In this case, however, it appears that it happens due to inconsistencies(page structure is slightly different starting from the 12 th page) in the structure of the targeted website, thus you will have to create an additional 'company' selector. You can test that by pressing the 'Element preview' button.

{"_id":"singapore_timesbusinessdirectory_generalbusiness-test-2","startUrl":["https://www.timesbusinessdirectory.com/company-listings?page=[1-20]"],"selectors":[{"delay":0,"id":"company","multiple":true,"parentSelectors":["_root"],"selector":"h3 a, p a","type":"SelectorLink"}]}

jakelee · July 11, 2022, 2:33pm

@ViestursWS Hi,
1st test: 1 duplicate in 102 total

2nd test: 77 removed in 277 total

by creating additional 'company' selector, it will look like this? 2 parents with same child for each one?
Edit: I haven't add child for second 'company' selector yet, just for demonstration.

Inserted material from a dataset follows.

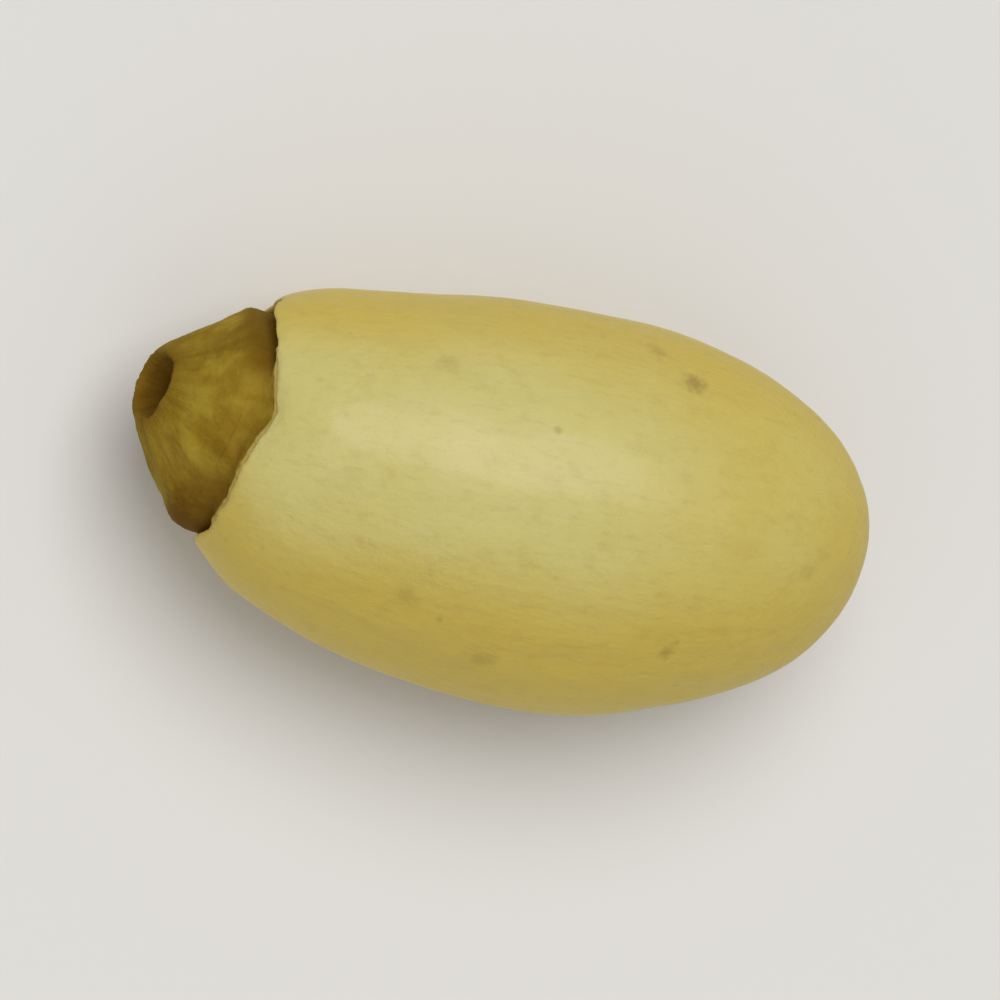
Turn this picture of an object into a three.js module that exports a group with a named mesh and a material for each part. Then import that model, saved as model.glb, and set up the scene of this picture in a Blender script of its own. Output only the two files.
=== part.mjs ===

{"_id":"singapore_timesbusinessdirectory_generalbusiness","startUrl":["https://www.timesbusinessdirectory.com/company-listings?page=[1-20]"],"selectors":[{"id":"company","parentSelectors":["_root"],"type":"SelectorLink","selector":"h3 a","multiple":true,"delay":0},{"id":"phone","parentSelectors":["company"],"type":"SelectorText","selector":".valuephone a","multiple":false,"delay":0,"regex":""},{"id":"email","parentSelectors":["company"],"type":"SelectorHTML","selector":"a#iconCompanyEmail","multiple":false,"regex":"[\\'\\\"][a-zA-Z0-9-_.]+\\@[a-zA-Z0-9-_]+\\.(\\w+.){1,2}[\\'\\\"]","delay":0},{"id":"website","parentSelectors":["company"],"type":"SelectorElementAttribute","selector":".valuewebsite a","multiple":false,"delay":0,"extractAttribute":"href"},{"id":"email_test","parentSelectors":["company"],"type":"SelectorHTML","selector":"a#iconCompanyEmail","multiple":false,"regex":"[a-zA-Z0-9-_.]+\\@[a-zA-Z0-9-_]+(\\.\\w+){1,2}","delay":0},{"id":"contact_individual","parentSelectors":["company"],"type":"SelectorText","selector":"p:nth-of-type(2)","multiple":false,"delay":0,"regex":""},{"id":"categories","parentSelectors":["company"],"type":"SelectorText","selector":"div:nth-of-type(6) div.company-description","multiple":false,"delay":0,"regex":""},{"id":"company-2","parentSelectors":["_root"],"type":"SelectorLink","selector":"p a","multiple":true,"delay":0}]}

ViestursWS · July 11, 2022, 2:43pm

jakelee:

{"_id":"singapore_timesbusinessdirectory_generalbusiness","startUrl":["https://www.timesbusinessdirectory.com/company-listings?page=[1-20]"],"selectors":[{"id":"company","parentSelectors":["_root"],"type":"SelectorLink","selector":"h3 a","multiple":true,"delay":0},{"id":"phone","parentSelectors":["company"],"type":"SelectorText","selector":".valuephone a","multiple":false,"delay":0,"regex":""},{"id":"email","parentSelectors":["company"],"type":"SelectorHTML","selector":"a#iconCompanyEmail","multiple":false,"regex":"[\\'\\\"][a-zA-Z0-9-_.]+\\@[a-zA-Z0-9-_]+\\.(\\w+.){1,2}[\\'\\\"]","delay":0},{"id":"website","parentSelectors":["company"],"type":"SelectorElementAttribute","selector":".valuewebsite a","multiple":false,"delay":0,"extractAttribute":"href"},{"id":"email_test","parentSelectors":["company"],"type":"SelectorHTML","selector":"a#iconCompanyEmail","multiple":false,"regex":"[a-zA-Z0-9-_.]+\\@[a-zA-Z0-9-_]+(\\.\\w+){1,2}","delay":0},{"id":"contact_individual","parentSelectors":["company"],"type":"SelectorText","selector":"p:nth-of-type(2)","multiple":false,"delay":0,"regex":""},{"id":"categories","parentSelectors":["company"],"type":"SelectorText","selector":"div:nth-of-type(6) div.company-description","multiple":false,"delay":0,"regex":""},{"id":"company-2","parentSelectors":["_root"],"type":"SelectorLink","selector":"p a","multiple":true,"delay":0}]}

@jakelee No, you can simply use it as a single selector - just divided by a comma. The scraper will use the 2nd option only after navigating to 12 th page.

jakelee · July 11, 2022, 2:47pm

@ViestursWS Thank you for the help, in the future, as I add more page range. If the website change more and more, how can I know that? Do you know any way to detect that?

ViestursWS · July 12, 2022, 9:06am

@jakelee Unfortunately, the Web Scraper extension does not have a functionality that would display the number of 'Empty' or 'Failed' pages(which might occur due to the blockage from CAPTCHA, structural inconsistencies, etc.).

The only way to test it would require using Web Scraper Cloud.